Chacun, par son geste, éclaire une facette de la psyché française — résistante et romantique avec le général, violente et fragmentée avec le bandit. Les deux font de leur vie une parabole, se donnant en spectacle à leur manière, s’inscrivant dans une Histoire qui hésite toujours entre sainteté et transgression.

Les pierres, mémoire chuchotée

Aujourd’hui, Chissay s’offre à la gaité des noces et aux déjeuners d’affaires. Les têtes penchées sur les buffets ignorent tout de ce passé tumultueux, et les cyclistes s’égrènent le long du Cher, indifférents à la densité du paysage. Mais il n’est pas de lieu innocent. Chaque pierre, chaque sentier, est la cachette d’un souvenir clandestin — là où la France s’est rêvée libre et là où, parfois, elle a succombé à ses ombres.

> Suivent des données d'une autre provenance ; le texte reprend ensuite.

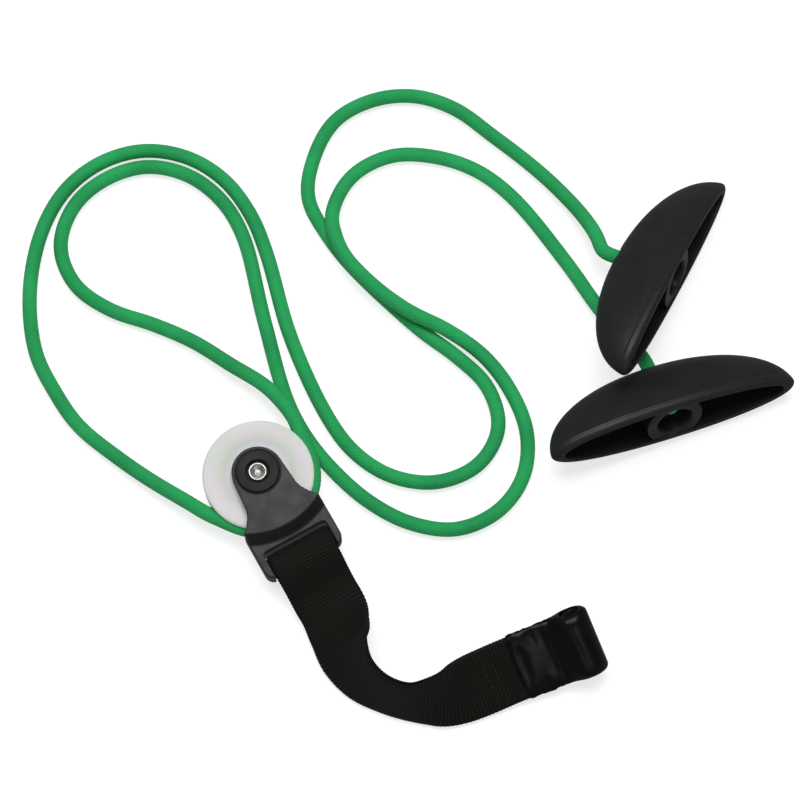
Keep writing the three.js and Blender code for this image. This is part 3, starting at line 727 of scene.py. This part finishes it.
# The bosses' faces, inside their grooves, are less glossy than the rest of the fork.
boss = Nodes(mat_fork)
boss_matt = boss.span(from_axle(boss), 0.22, 0.0, 0.0098, 0.0106)
boss.rough(boss.math("ADD", boss.shader.inputs["Roughness"].links[0].from_socket, boss_matt))
mat_handle = moulded("handle_plastic", (0.0125, 0.0125, 0.0133), (0.016, 0.016, 0.017), 0.34,
                     Specular_IOR_Level=0.14)
mat_tube = moulded("tube_plastic", (0.005, 0.005, 0.005), (0.008, 0.008, 0.008), 0.4,
                   Specular_IOR_Level=0.15)
mat_sleeve = moulded("sleeve_vinyl", (0.0018, 0.0018, 0.0018), (0.0028, 0.0028, 0.0028), 0.3,
                     Specular_IOR_Level=0.15)
mat_steel = metal("rivet_steel", (0.5, 0.49, 0.47), 0.36)
mat_brass = metal("bushing_brass", (0.6, 0.43, 0.18), 0.35)
mat_webbing = webbing_material()
mat_thread = moulded("thread", (0.009, 0.009, 0.0072), (0.014, 0.014, 0.011), 0.8,
                     Specular_IOR_Level=0.1)


def dress(obj, material):
    obj.data.materials.clear()
    obj.data.materials.append(material)


dress(rope, mat_rope)

# ---------------- wheel, axle and fork
# One side of the wheel, from bore to rim. It is rounded as a loop with the middle plane, and
# the rounded corners there and on the lip are dropped.
wheel_side = [
    (WHEEL_BORE, 6.3), (8.6, 6.3), (11.0, 5.3), (17.0, 5.25), (22.0, 5.7), (25.7, 5.8),
    (WHEEL_OUTER, 5.2),
]
lower_loop = [(r, -z) for r, z in wheel_side] + [(WHEEL_OUTER, 0), (WHEEL_BORE, 0)]
lower_half = [
    (r, z) for r, z in rounded(lower_loop, 1.6, 8)
    if z < -0.8 and not (r > WHEEL_OUTER - 0.1 and z > -4.4)
]
lip = math.acos((ROPE_PITCH_RADIUS - WHEEL_OUTER) / GROOVE_RADIUS)
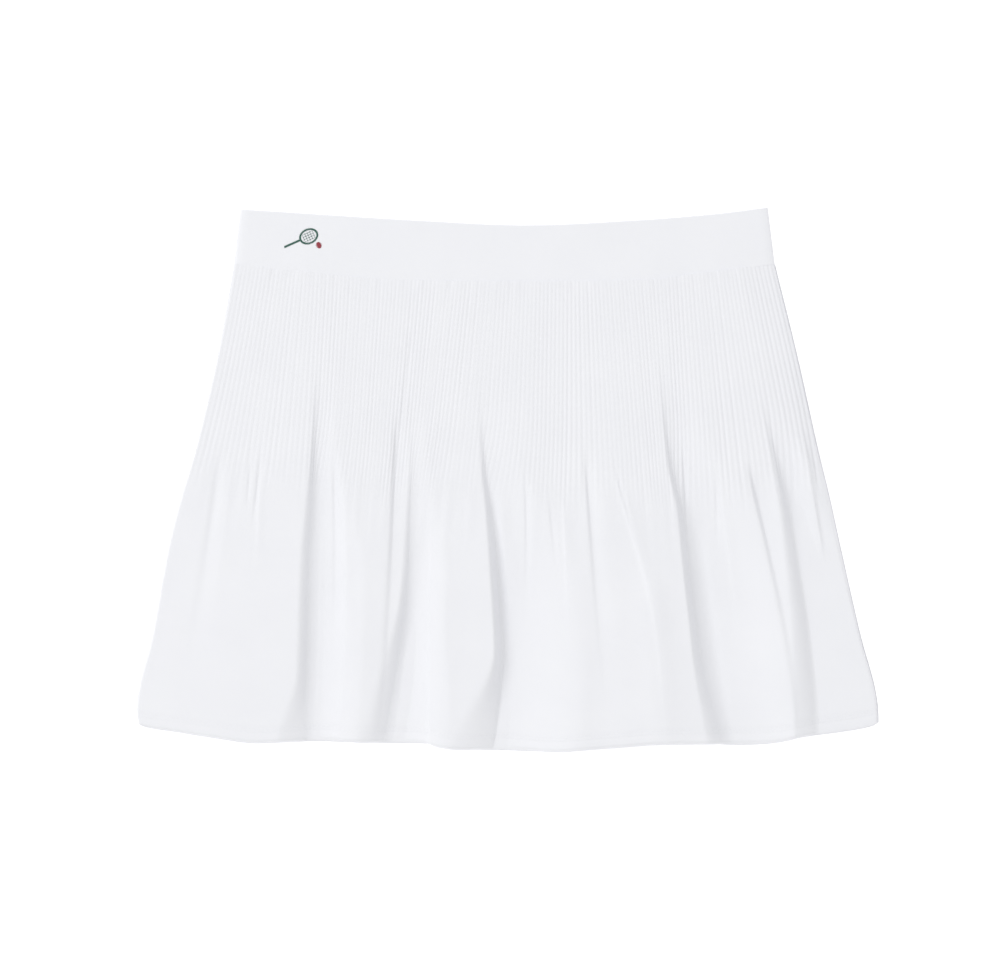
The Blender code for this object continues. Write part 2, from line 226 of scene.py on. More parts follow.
WALE_RIBS = np.array([0, *(rib for rib, _, _ in WALES), RIBS], dtype=float)


def path_at(xs, down):
    """Read where a path down the skirt runs at one level, in metres."""
    return float(through(list(zip(PATH_DOWN, xs)), down)) * MM


def pinned_wales(down):
    """Read where the pinned wales run at one level, from the left side to the right."""
    at_seam = np.interp(WALE_RIBS, (0, RIBS), (LEFT_SIDE[0], RIGHT_SIDE[0])) * MM
    inner = [
        float(through([(0.0, start / MM), (0.5, half_way), (1.0, at_hem)], down)) * MM
        for start, (_, half_way, at_hem) in zip(at_seam[1:-1], WALES)
    ]
    return np.array([path_at(LEFT_SIDE, down), *inner, path_at(RIGHT_SIDE, down)])


print(len(FOLDS), "main folds and", len(CREASES), "creases")

# %% [markdown]
# ## Ribs
#
# The yoke is knitted in fine ribs that let go half way down, where the skirt
# widens. A bump texture could draw them, but here each groove is sunk in the
# mesh itself, so the ribs bend with the folds and catch the light as they do.
# Real ribs aren't all alike. Each groove has a depth and an end of its own,
# and the ribs grow fainter and stronger in slow patches. They are pressed
# flatter just under the band, and stand out most at the skirt's right end.

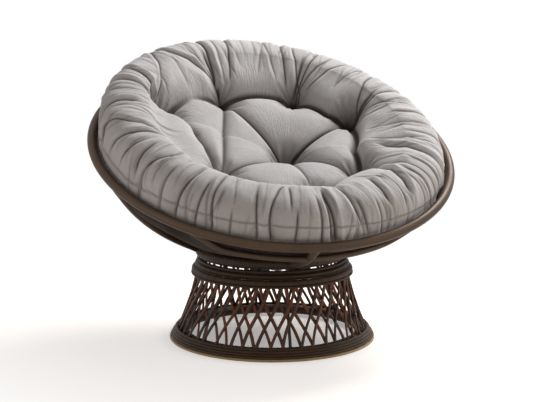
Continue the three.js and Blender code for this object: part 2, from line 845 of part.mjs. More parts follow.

Ainsi va la vallée du Cher : paisible en apparence, mais rarement muette. Ici, le fleuve charrie non seulement la mémoire du pays, mais la certitude que les insoumis — héros ou hors-la-loi — reviendront toujours hanter nos rives, rappeler aux vivants que rien n’est jamais définitivement joué.

La prochaine fois que, sur la terrasse du château, vous porterez votre verre à vos lèvres, tendez l’oreille. Peut-être, au détour d’une brise, percevrez-vous le chuchotement du général ou le souffle court du fugitif. L’histoire se répète, sans jamais tout à fait se ressembler.